If $f(x)$ is a concave upward function in the interval $x_1,x_2$, prove that $f\left(\frac{a+b}{2}\right)\leq \frac{f(a)+f(b)}{2},x_1\leq a,b\leq x_2$

Question

If $f(x)$ is a concave upward function in the interval $x_1,x_2$, prove that $f\left(\frac{a+b}{2}\right)\leq \frac{f(a)+f(b)}{2},x_1\leq a,b\leq x_2$

The slope of a concave upward function increase continuously, i.e its second derivative is positive.

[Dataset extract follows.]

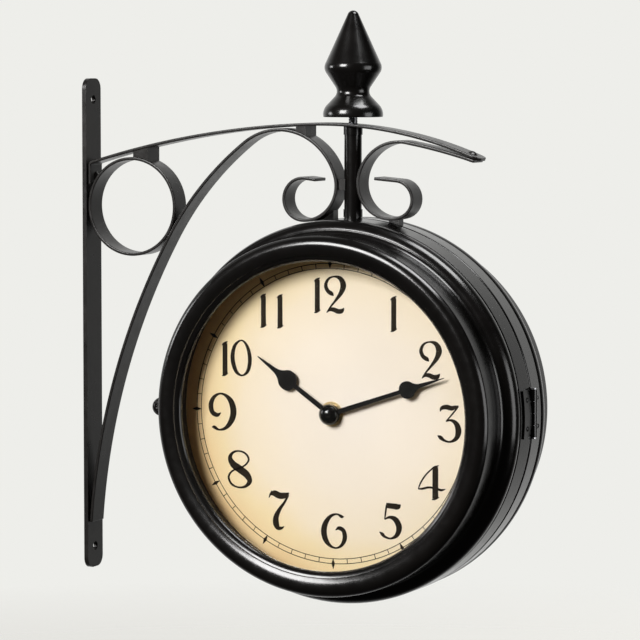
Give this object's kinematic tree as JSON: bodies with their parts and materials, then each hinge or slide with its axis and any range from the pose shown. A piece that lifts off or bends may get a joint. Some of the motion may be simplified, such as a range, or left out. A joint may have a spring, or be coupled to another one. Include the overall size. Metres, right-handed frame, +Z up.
{
  "type": "double sided station clock",
  "caption": "Double sided wall clock: a round drum with a dial on each face hangs from a scrolled wall bracket by a post with a turned finial on top.",
  "frame": {"origin": "centre between the two screw holes on the back face of the wall bar", "axes": "+Z up, +X straight away from the wall, the front dial looks along -Y"},
  "size_m": [0.3169, 0.112, 0.3762],
  "materials": {
    "satin_paint": "satin",
    "gloss_paint": "gloss",
    "steel": "brushed",
    "glass": "clear",
    "dial_print": "matt",
    "rim_band": "satin",
    "hand_black": "gloss",
    "brass": "satin",
    "black_plastic": "matt",
    "cell_jacket": "satin"
  },
  "bodies": {
    "bracket": {"wall_bar": "satin_paint", "arm": "satin_paint", "bracket_ring": "satin_paint", "brace_scroll": "satin_paint", "tip_scroll": "satin_paint", "ring_spacer": "satin_paint", "brace_spacer": "satin_paint", "post_pad": "satin_paint", "saddle_pad_left": "satin_paint", "saddle_pad_right": "satin_paint", "bar_rivet": "satin_paint", "tip_rivet": "satin_paint", "post": "gloss_paint", "post_collars": "gloss_paint", "threaded_rod": "steel", "post_nut": "steel", "rear_shell": "gloss_paint", "seam_liner": "black_plastic", "hinge_leaf_rear": "gloss_paint", "leaf_rivets_rear": "gloss_paint", "hinge_pin": "steel", "latch_nut": "steel", "rear_glass": "glass", "rear_spacer_ring": "rim_band", "rear_dial": "dial_print", "rear_dial_carrier": "steel", "rear_carrier_lugs": "steel", "rear_carrier_screws": "steel", "rear_movement": "black_plastic", "rear_movement_nut": "brass"},
    "front_case": {"front_shell": "gloss_paint", "hinge_leaf_front": "gloss_paint", "leaf_rivets_front": "gloss_paint", "latch_strap": "gloss_paint", "strap_rivets": "gloss_paint", "front_glass": "glass", "front_spacer_ring": "rim_band", "front_dial": "dial_print", "front_dial_carrier": "steel", "front_carrier_lugs": "steel", "front_carrier_screws": "steel", "front_movement": "black_plastic", "front_movement_nut": "brass"},
    "finial": {"finial": "gloss_paint"},
    "latch_screw": {"latch_screw": "gloss_paint"},
    "front_minute": {"front_minute_hand": "hand_black", "front_cap_nut": "hand_black"},
    "front_hour": {"front_hour_hand": "hand_black"},
    "front_knob": {"front_setting_knob": "black_plastic"},
    "front_cell": {"front_battery": "cell_jacket"},
    "rear_minute": {"rear_minute_hand": "hand_black", "rear_cap_nut": "hand_black"},
    "rear_hour": {"rear_hour_hand": "hand_black"},
    "rear_knob": {"rear_setting_knob": "black_plastic"},
    "rear_cell": {"rear_battery": "cell_jacket"}
  },
  "joints": [
    {"name": "case_door", "type": "hinge", "parent": "bracket", "child": "front_case", "pos_m": [0.3143, 0, -0.04485], "axis": [0, 0, 1], "range_deg": [0, 110]},
    {"name": "finial_turn", "type": "hinge", "parent": "bracket", "child": "finial", "pos_m": [0.1915, 0, 0.14], "axis": [0, 0, 1], "continuous": true},
    {"name": "latch_turn", "type": "hinge", "parent": "bracket", "child": "latch_screw", "pos_m": [0.0615, 0.005, -0.05385], "axis": [-1, 0, 0], "continuous": true},
    {"name": "front_minute_turn", "type": "hinge", "parent": "front_case", "child": "front_minute", "pos_m": [0.1915, -0.038, -0.04785], "axis": [0, 1, 0], "continuous": true},
    {"name": "front_hour_turn", "type": "hinge", "parent": "front_case", "child": "front_hour", "pos_m": [0.1915, -0.036, -0.04785], "axis": [0, 1, 0], "continuous": true},
    {"name": "front_knob_turn", "type": "hinge", "parent": "front_case", "child": "front_knob", "pos_m": [0.2045, -0.014, -0.03585], "axis": [0, 1, 0], "continuous": true},
    {"name": "front_cell_slide", "type": "slide", "parent": "front_case", "child": "front_cell", "axis": [0, 1, 0], "range_m": [0, 0.015]},
    {"name": "rear_minute_turn", "type": "hinge", "parent": "bracket", "child": "rear_minute", "pos_m": [0.1915, 0.038, -0.04785], "axis": [0, -1, 0], "continuous": true},
    {"name": "rear_hour_turn", "type": "hinge", "parent": "bracket", "child": "rear_hour", "pos_m": [0.1915, 0.036, -0.04785], "axis": [0, -1, 0], "continuous": true},
    {"name": "rear_knob_turn", "type": "hinge", "parent": "bracket", "child": "rear_knob", "pos_m": [0.1785, 0.014, -0.03585], "axis": [0, -1, 0], "continuous": true},
    {"name": "rear_cell_slide", "type": "slide", "parent": "bracket", "child": "rear_cell", "axis": [0, -1, 0], "range_m": [0, 0.015]}
  ],
  "couplings": [
    {"joint": "front_hour_turn", "follows": "front_minute_turn", "ratio": 0.083333},
    {"joint": "front_knob_turn", "follows": "front_minute_turn", "ratio": -0.33333},
    {"joint": "rear_hour_turn", "follows": "rear_minute_turn", "ratio": 0.083333},
    {"joint": "rear_knob_turn", "follows": "rear_minute_turn", "ratio": -0.33333}
  ]
}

For simplicity's sake I'll assume $f(b)=b$ and draw a line $y=x$. $m=a-f(a)$ and $n=(a+b)/2-f((a+b)/2)$

$\frac{f(a)+f(b)}{2}=(a+b)/2-m/2$

$f\left(\frac{a+b}{2}\right)=(a+b)/2-n$

$m>n$, but here we are taking $m/2$ so its not of much help :(. How can I proceed further?

Answer 1

Let $$ F(x) = \frac{f(a) + f(x)}{2} - f\left(\frac{a+x}{2}\right)\;\;, $$ wherefrom $$ F'(x) = \frac{1}{2}\left[f'(x) - f'\left( \frac{a+x}{2} \right) \right]\;\;. $$ Evidently, $~F(a) = 0~$ and $~F'(a) = 0~$.

For $x >a$, we have $F'(x)>0$, provided $f$ is concave-up and both $x$ and $a+x$ reside within the permitted domain. Thence, for the said values of $x$, we obtain $F(x)>0$.

The case of $X<0$ is treated similarly.